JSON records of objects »
● ● ●
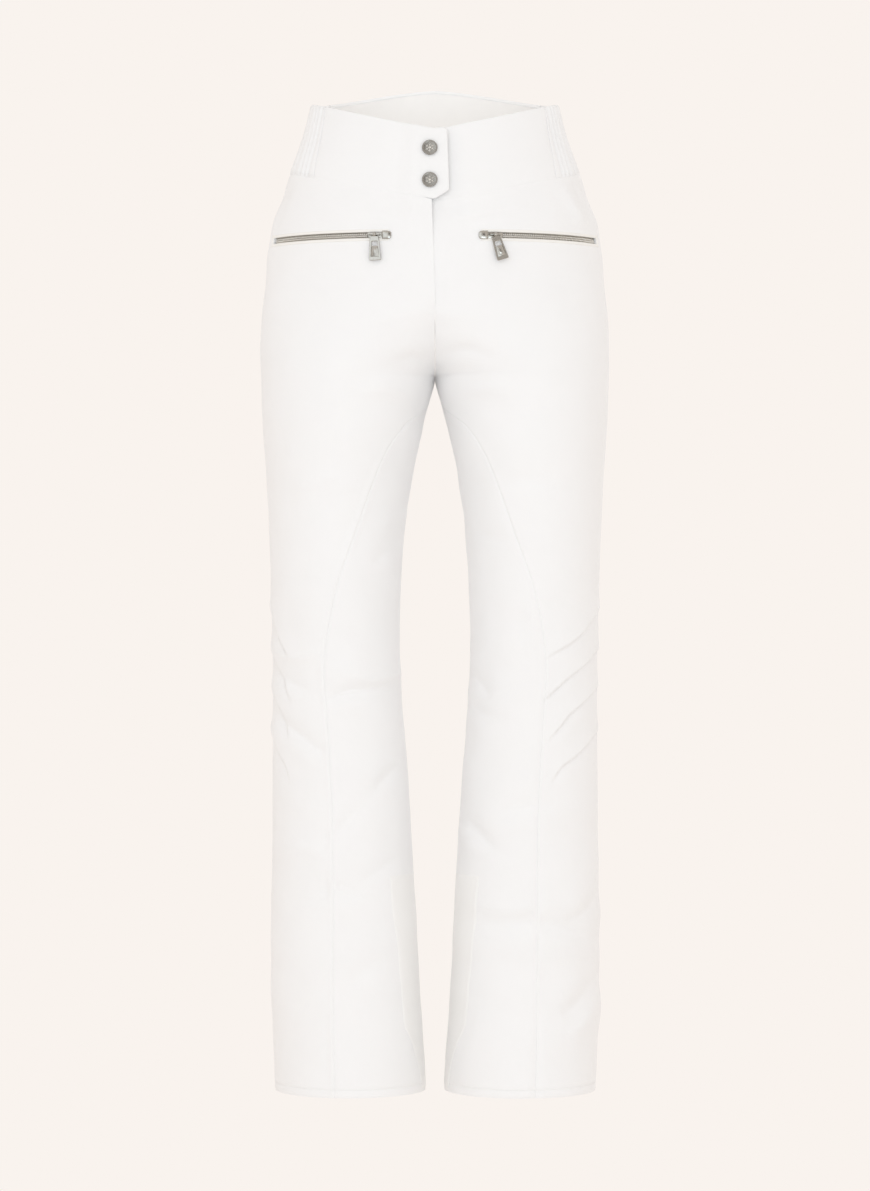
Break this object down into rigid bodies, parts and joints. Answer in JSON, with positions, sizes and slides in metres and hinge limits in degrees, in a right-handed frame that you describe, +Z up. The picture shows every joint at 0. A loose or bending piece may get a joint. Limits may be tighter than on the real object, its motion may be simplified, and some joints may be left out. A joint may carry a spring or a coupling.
{
  "type": "ski trousers",
  "caption": "Slim ski trousers with a high elastic-sided waistband, snap and zip fly, zipped hip pockets, shaped knee seams and snow gaiters.",
  "frame": {"origin": "middle of the waist opening, in the plane of symmetry, level with the middle of the front waistband's top edge", "axes": "+Z up along the hanging legs, front of the trousers towards -Y, the wearer's left towards +X"},
  "size_m": [0.3732, 0.2349, 1.079],
  "materials": {
    "shell": "matt white four-way stretch softshell, padded",
    "rib": "white softshell gathered on elastic",
    "lining": "plain off-white taffeta",
    "tape": "woven zip tape, warm white",
    "grip": "pale silicone gripper on elastic",
    "nickel": "satin nickel",
    "teeth": "polished metal teeth"
  },
  "bodies": {
    "hips_and_thighs": {"left_waistband_with_underlap": "shell", "right_waistband": "shell", "back_waistband": "shell", "waistband_facing": "lining", "left_elastic_side": "rib", "right_elastic_side": "rib", "upper_snap_stud": "nickel", "upper_snap_rivet": "nickel", "lower_snap_stud": "nickel", "lower_snap_rivet": "nickel", "fly_facing": "lining", "fly_shield": "lining", "fly_zip_left_half": "tape", "fly_zip_right_half": "tape", "left_front_panel": "shell", "left_inner_thigh_panel": "shell", "left_back_panel": "shell", "left_knee_darted_panel": "shell", "left_knee_inner_panel": "shell", "left_knee_back_panel": "shell", "left_pocket_bag": "lining", "left_pocket_upper_tape": "tape", "left_pocket_lower_tape": "tape", "left_pocket_upper_teeth": "teeth", "left_pocket_lower_teeth": "teeth", "right_front_panel": "shell", "right_inner_thigh_panel": "shell", "right_back_panel": "shell", "right_knee_darted_panel": "shell", "right_knee_inner_panel": "shell", "right_knee_back_panel": "shell", "right_pocket_bag": "lining", "right_pocket_upper_tape": "tape", "right_pocket_lower_tape": "tape", "right_pocket_upper_teeth": "teeth", "right_pocket_lower_teeth": "teeth"},
    "left_lower_leg": {"left_shin_outer_panel": "shell", "left_shin_inner_panel": "shell", "left_calf_panel": "shell", "left_hem_facing": "shell", "left_snow_gaiter": "lining", "left_gaiter_gripper": "grip"},
    "left_pocket_slider": {"left_pocket_slider": "nickel"},
    "left_pocket_pull": {"left_pocket_pull": "nickel"},
    "right_lower_leg": {"right_shin_outer_panel": "shell", "right_shin_inner_panel": "shell", "right_calf_panel": "shell", "right_hem_facing": "shell", "right_snow_gaiter": "lining", "right_gaiter_gripper": "grip"},
    "right_pocket_slider": {"right_pocket_slider": "nickel"},
    "right_pocket_pull": {"right_pocket_pull": "nickel"},
    "waistband_tab": {"waistband_tab": "shell", "upper_snap_cap": "nickel", "upper_snap_socket": "nickel", "lower_snap_cap": "nickel", "lower_snap_socket": "nickel"},
    "fly_slider": {"fly_slider": "nickel", "fly_pull": "nickel"}
  },
  "joints": [
    {"name": "waistband_tab_opens", "type": "hinge", "parent": "hips_and_thighs", "child": "waistband_tab", "pos_m": [-0.0354, -0.09526, -0.03111], "axis": [-0.0749, -0.1316, -0.9885], "range_deg": [0, 150]},
    {"name": "fly_zip_opens", "type": "slide", "parent": "hips_and_thighs", "child": "fly_slider", "axis": [0, -0.0338, -0.9994], "range_m": [0, 0.078]},
    {"name": "left_pocket_zip_opens", "type": "hinge", "parent": "hips_and_thighs", "child": "left_pocket_slider", "pos_m": [0.0379, 0.0458, -0.112], "axis": [0, 0, 1], "range_deg": [0, 48]},
    {"name": "left_pocket_pull_lifts", "type": "hinge", "parent": "left_pocket_slider", "child": "left_pocket_pull", "pos_m": [0.06352, -0.10409, -0.11135], "axis": [-0.9857, -0.1685, 0], "range_deg": [0, 160]},
    {"name": "left_knee_bends", "type": "hinge", "parent": "hips_and_thighs", "child": "left_lower_leg", "pos_m": [0.10575, -0.004, -0.548], "axis": [1, 0, 0], "range_deg": [0, 90], "deforming": ["left_knee_darted_panel", "left_knee_inner_panel", "left_knee_back_panel"]},
    {"name": "right_pocket_zip_opens", "type": "hinge", "parent": "hips_and_thighs", "child": "right_pocket_slider", "pos_m": [-0.0379, 0.0458, -0.112], "axis": [0, 0, -1], "range_deg": [0, 48]},
    {"name": "right_pocket_pull_lifts", "type": "hinge", "parent": "right_pocket_slider", "child": "right_pocket_pull", "pos_m": [-0.06352, -0.10409, -0.11135], "axis": [-0.9857, 0.1685, 0], "range_deg": [0, 160]},
    {"name": "right_knee_bends", "type": "hinge", "parent": "hips_and_thighs", "child": "right_lower_leg", "pos_m": [-0.10575, -0.004, -0.548], "axis": [1, 0, 0], "range_deg": [0, 90], "deforming": ["right_knee_darted_panel", "right_knee_inner_panel", "right_knee_back_panel"]}
  ]
}
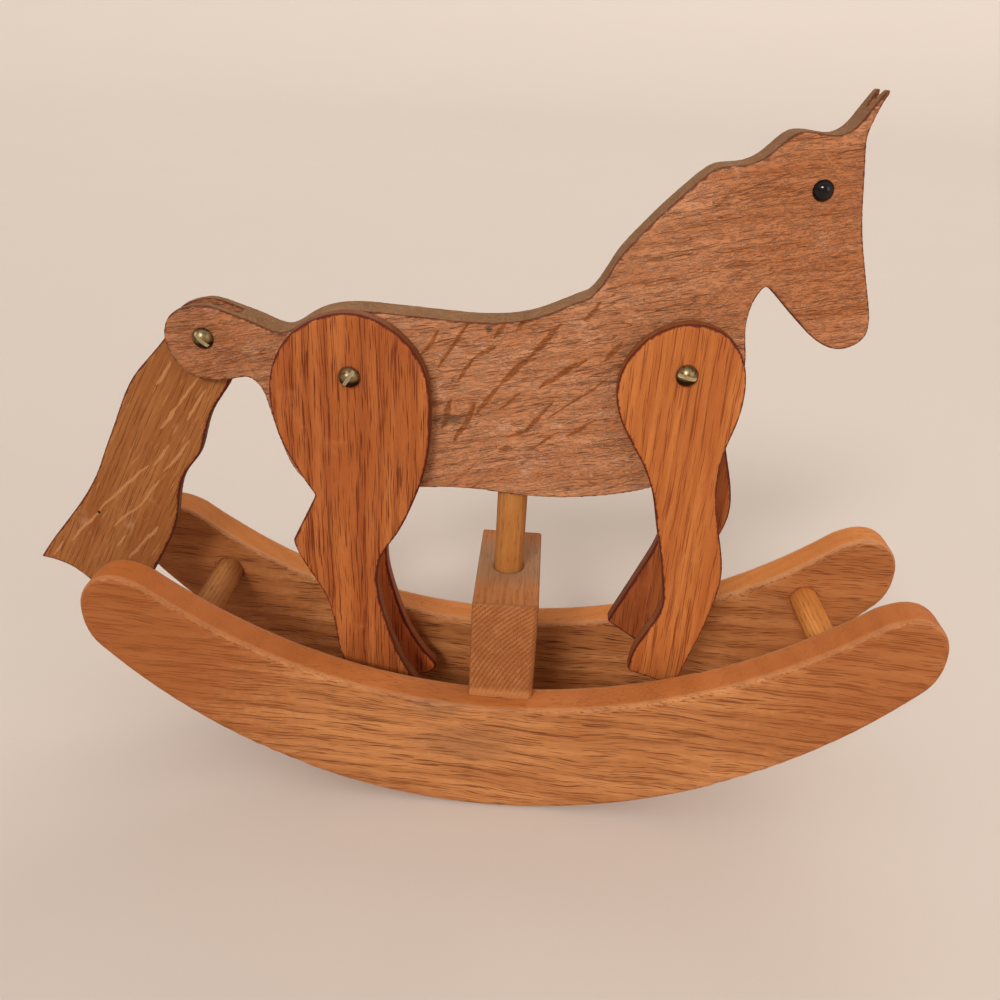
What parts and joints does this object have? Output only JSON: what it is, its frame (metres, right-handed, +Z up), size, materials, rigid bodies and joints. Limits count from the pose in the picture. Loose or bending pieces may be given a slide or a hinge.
● ● ●
Set task » Please restate the records in full, word for word.

Finished answer »
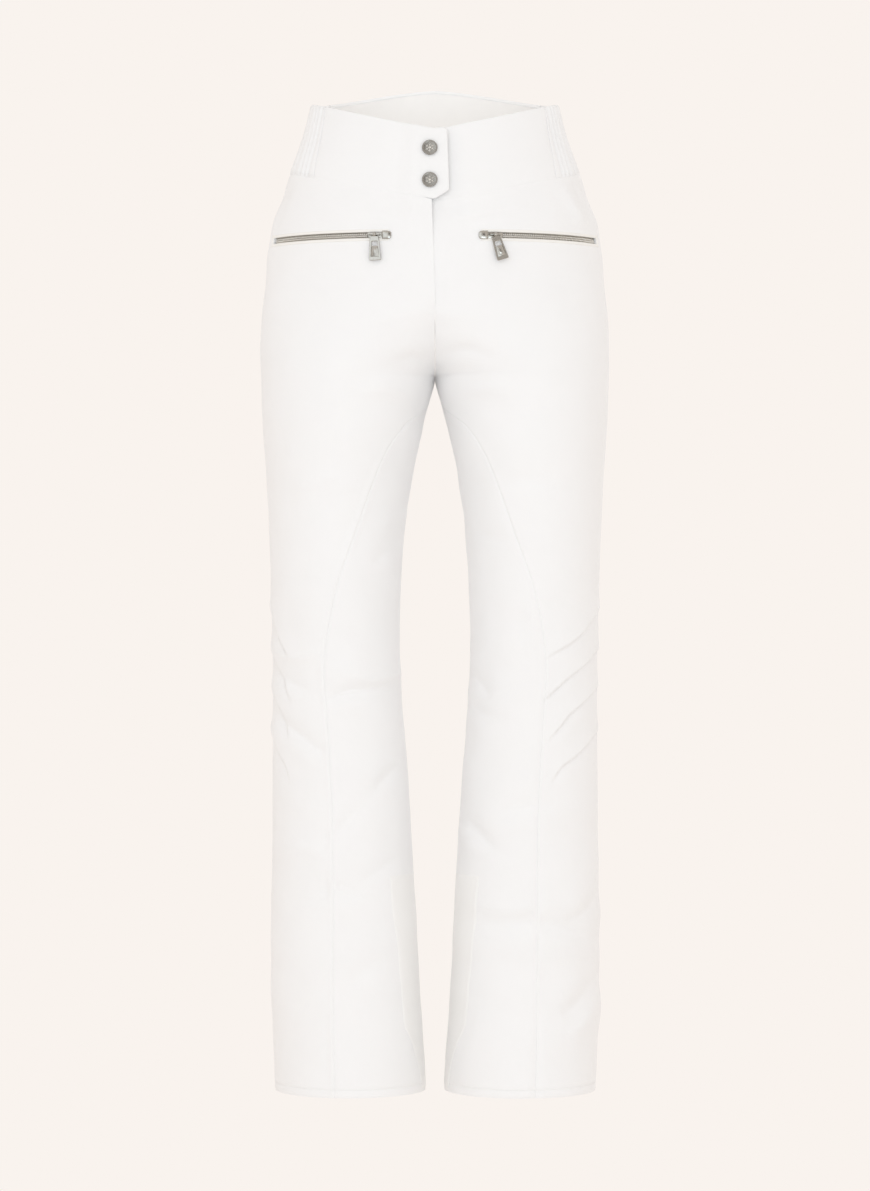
Break this object down into rigid bodies, parts and joints. Answer in JSON, with positions, sizes and slides in metres and hinge limits in degrees, in a right-handed frame that you describe, +Z up. The picture shows every joint at 0. A loose or bending piece may get a joint. Limits may be tighter than on the real object, its motion may be simplified, and some joints may be left out. A joint may carry a spring or a coupling.
{
  "type": "ski trousers",
  "caption": "Slim ski trousers with a high elastic-sided waistband, snap and zip fly, zipped hip pockets, shaped knee seams and snow gaiters.",
  "frame": {"origin": "middle of the waist opening, in the plane of symmetry, level with the middle of the front waistband's top edge", "axes": "+Z up along the hanging legs, front of the trousers towards -Y, the wearer's left towards +X"},
  "size_m": [0.3732, 0.2349, 1.079],
  "materials": {
    "shell": "matt white four-way stretch softshell, padded",
    "rib": "white softshell gathered on elastic",
    "lining": "plain off-white taffeta",
    "tape": "woven zip tape, warm white",
    "grip": "pale silicone gripper on elastic",
    "nickel": "satin nickel",
    "teeth": "polished metal teeth"
  },
  "bodies": {
    "hips_and_thighs": {"left_waistband_with_underlap": "shell", "right_waistband": "shell", "back_waistband": "shell", "waistband_facing": "lining", "left_elastic_side": "rib", "right_elastic_side": "rib", "upper_snap_stud": "nickel", "upper_snap_rivet": "nickel", "lower_snap_stud": "nickel", "lower_snap_rivet": "nickel", "fly_facing": "lining", "fly_shield": "lining", "fly_zip_left_half": "tape", "fly_zip_right_half": "tape", "left_front_panel": "shell", "left_inner_thigh_panel": "shell", "left_back_panel": "shell", "left_knee_darted_panel": "shell", "left_knee_inner_panel": "shell", "left_knee_back_panel": "shell", "left_pocket_bag": "lining", "left_pocket_upper_tape": "tape", "left_pocket_lower_tape": "tape", "left_pocket_upper_teeth": "teeth", "left_pocket_lower_teeth": "teeth", "right_front_panel": "shell", "right_inner_thigh_panel": "shell", "right_back_panel": "shell", "right_knee_darted_panel": "shell", "right_knee_inner_panel": "shell", "right_knee_back_panel": "shell", "right_pocket_bag": "lining", "right_pocket_upper_tape": "tape", "right_pocket_lower_tape": "tape", "right_pocket_upper_teeth": "teeth", "right_pocket_lower_teeth": "teeth"},
    "left_lower_leg": {"left_shin_outer_panel": "shell", "left_shin_inner_panel": "shell", "left_calf_panel": "shell", "left_hem_facing": "shell", "left_snow_gaiter": "lining", "left_gaiter_gripper": "grip"},
    "left_pocket_slider": {"left_pocket_slider": "nickel"},
    "left_pocket_pull": {"left_pocket_pull": "nickel"},
    "right_lower_leg": {"right_shin_outer_panel": "shell", "right_shin_inner_panel": "shell", "right_calf_panel": "shell", "right_hem_facing": "shell", "right_snow_gaiter": "lining", "right_gaiter_gripper": "grip"},
    "right_pocket_slider": {"right_pocket_slider": "nickel"},
    "right_pocket_pull": {"right_pocket_pull": "nickel"},
    "waistband_tab": {"waistband_tab": "shell", "upper_snap_cap": "nickel", "upper_snap_socket": "nickel", "lower_snap_cap": "nickel", "lower_snap_socket": "nickel"},
    "fly_slider": {"fly_slider": "nickel", "fly_pull": "nickel"}
  },
  "joints": [
    {"name": "waistband_tab_opens", "type": "hinge", "parent": "hips_and_thighs", "child": "waistband_tab", "pos_m": [-0.0354, -0.09526, -0.03111], "axis": [-0.0749, -0.1316, -0.9885], "range_deg": [0, 150]},
    {"name": "fly_zip_opens", "type": "slide", "parent": "hips_and_thighs", "child": "fly_slider", "axis": [0, -0.0338, -0.9994], "range_m": [0, 0.078]},
    {"name": "left_pocket_zip_opens", "type": "hinge", "parent": "hips_and_thighs", "child": "left_pocket_slider", "pos_m": [0.0379, 0.0458, -0.112], "axis": [0, 0, 1], "range_deg": [0, 48]},
    {"name": "left_pocket_pull_lifts", "type": "hinge", "parent": "left_pocket_slider", "child": "left_pocket_pull", "pos_m": [0.06352, -0.10409, -0.11135], "axis": [-0.9857, -0.1685, 0], "range_deg": [0, 160]},
    {"name": "left_knee_bends", "type": "hinge", "parent": "hips_and_thighs", "child": "left_lower_leg", "pos_m": [0.10575, -0.004, -0.548], "axis": [1, 0, 0], "range_deg": [0, 90], "deforming": ["left_knee_darted_panel", "left_knee_inner_panel", "left_knee_back_panel"]},
    {"name": "right_pocket_zip_opens", "type": "hinge", "parent": "hips_and_thighs", "child": "right_pocket_slider", "pos_m": [-0.0379, 0.0458, -0.112], "axis": [0, 0, -1], "range_deg": [0, 48]},
    {"name": "right_pocket_pull_lifts", "type": "hinge", "parent": "right_pocket_slider", "child": "right_pocket_pull", "pos_m": [-0.06352, -0.10409, -0.11135], "axis": [-0.9857, 0.1685, 0], "range_deg": [0, 160]},
    {"name": "right_knee_bends", "type": "hinge", "parent": "hips_and_thighs", "child": "right_lower_leg", "pos_m": [-0.10575, -0.004, -0.548], "axis": [1, 0, 0], "range_deg": [0, 90], "deforming": ["right_knee_darted_panel", "right_knee_inner_panel", "right_knee_back_panel"]}
  ]
}
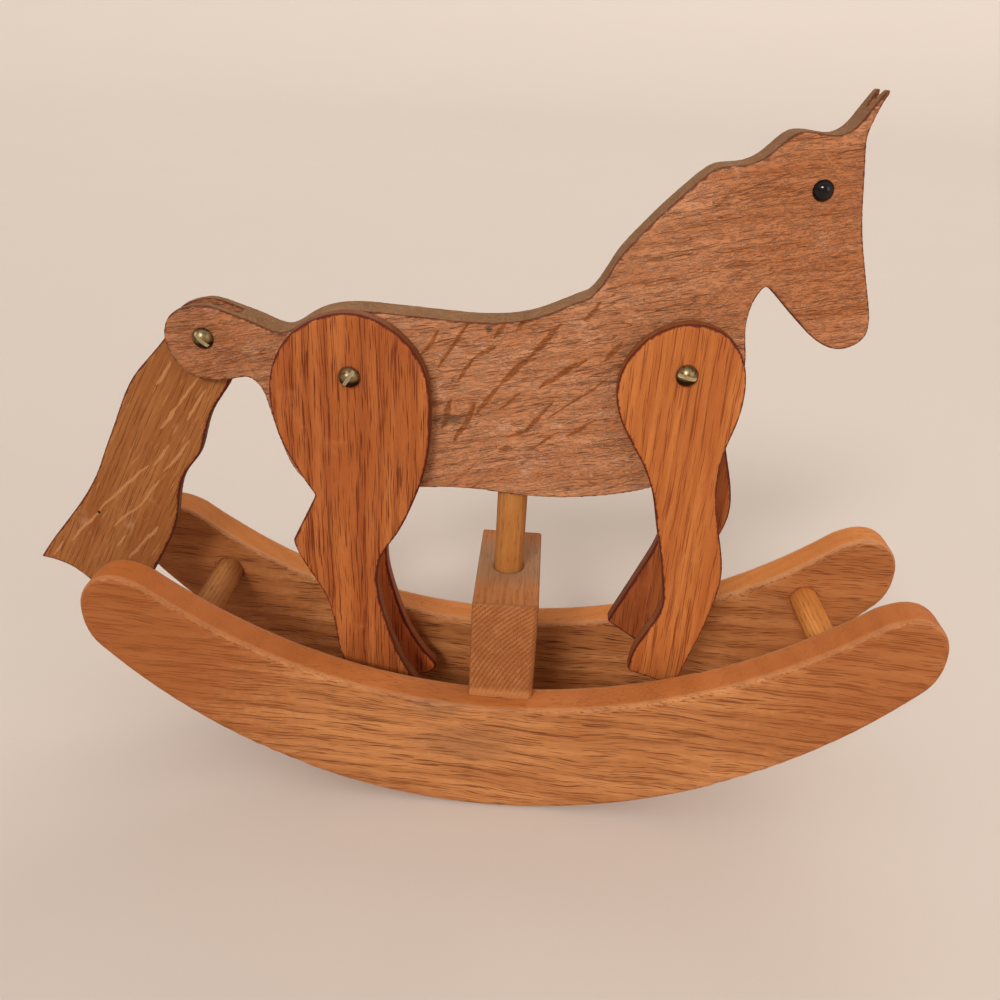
What parts and joints does this object have? Output only JSON: what it is, its frame (metres, right-handed, +Z up), size, materials, rigid bodies and joints. Limits count from the pose in the picture. Loose or bending pieces may be given a slide or a hinge.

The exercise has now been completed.